Below is a listing; copy all of it exactly.

::: Raw data :::

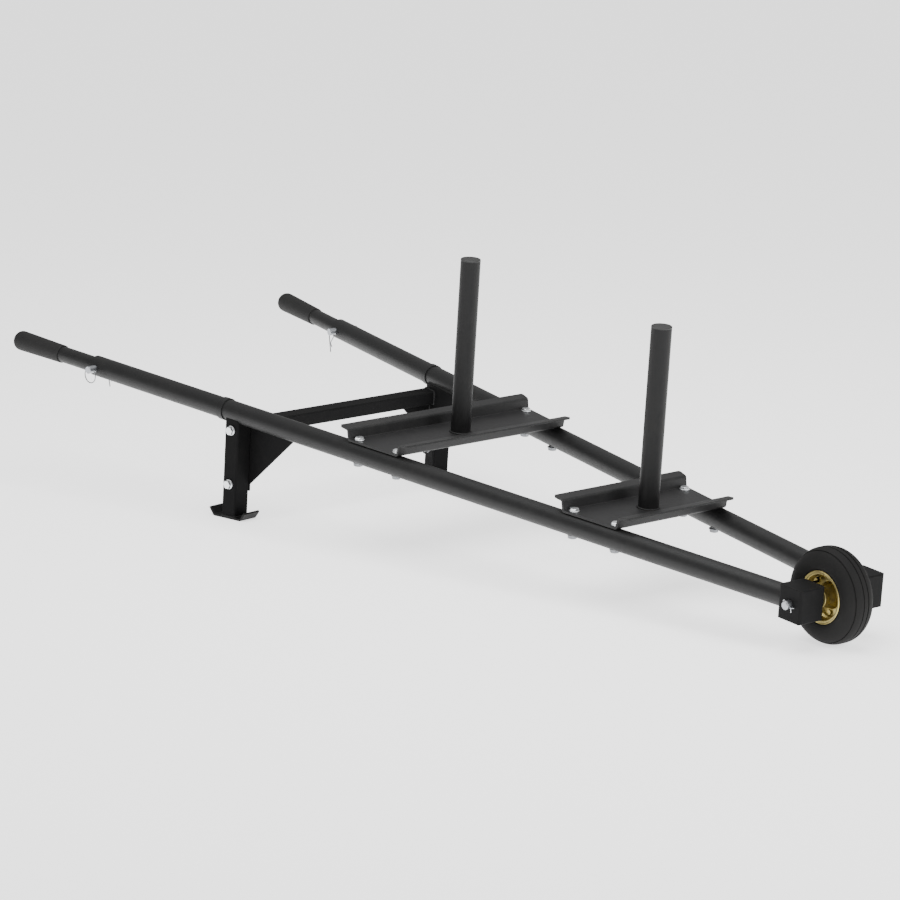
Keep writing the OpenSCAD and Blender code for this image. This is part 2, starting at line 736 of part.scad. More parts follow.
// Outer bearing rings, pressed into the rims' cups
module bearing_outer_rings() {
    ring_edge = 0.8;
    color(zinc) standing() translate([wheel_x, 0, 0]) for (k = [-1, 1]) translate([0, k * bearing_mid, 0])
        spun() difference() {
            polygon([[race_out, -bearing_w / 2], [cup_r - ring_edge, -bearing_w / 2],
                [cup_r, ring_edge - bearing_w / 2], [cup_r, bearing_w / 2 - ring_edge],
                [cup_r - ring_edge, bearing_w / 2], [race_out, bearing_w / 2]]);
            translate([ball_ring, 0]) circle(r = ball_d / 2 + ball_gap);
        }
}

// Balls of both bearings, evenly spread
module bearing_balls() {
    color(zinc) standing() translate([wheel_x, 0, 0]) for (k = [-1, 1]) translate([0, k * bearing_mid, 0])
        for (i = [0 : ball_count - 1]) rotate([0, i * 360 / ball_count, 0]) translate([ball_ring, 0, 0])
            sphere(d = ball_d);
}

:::

- [Final result]
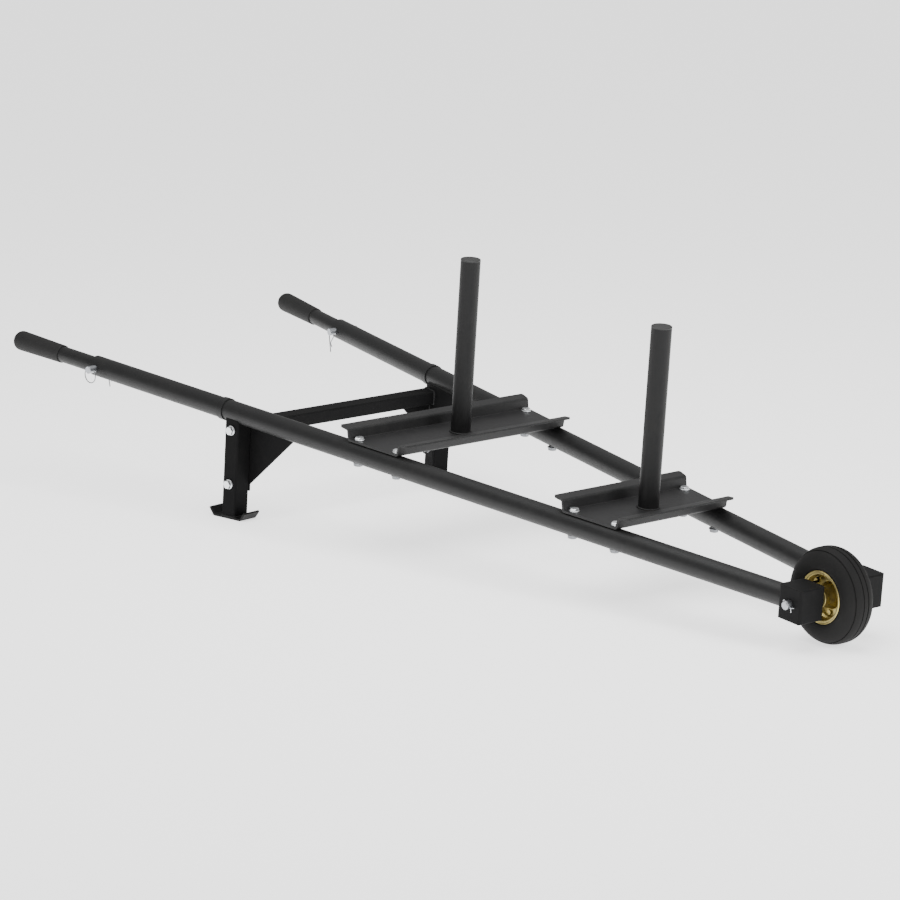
Keep writing the OpenSCAD and Blender code for this image. This is part 2, starting at line 736 of part.scad. More parts follow.
// Outer bearing rings, pressed into the rims' cups
module bearing_outer_rings() {
    ring_edge = 0.8;
    color(zinc) standing() translate([wheel_x, 0, 0]) for (k = [-1, 1]) translate([0, k * bearing_mid, 0])
        spun() difference() {
            polygon([[race_out, -bearing_w / 2], [cup_r - ring_edge, -bearing_w / 2],
                [cup_r, ring_edge - bearing_w / 2], [cup_r, bearing_w / 2 - ring_edge],
                [cup_r - ring_edge, bearing_w / 2], [race_out, bearing_w / 2]]);
            translate([ball_ring, 0]) circle(r = ball_d / 2 + ball_gap);
        }
}

// Balls of both bearings, evenly spread
module bearing_balls() {
    color(zinc) standing() translate([wheel_x, 0, 0]) for (k = [-1, 1]) translate([0, k * bearing_mid, 0])
        for (i = [0 : ball_count - 1]) rotate([0, i * 360 / ball_count, 0]) translate([ball_ring, 0, 0])
            sphere(d = ball_d);
}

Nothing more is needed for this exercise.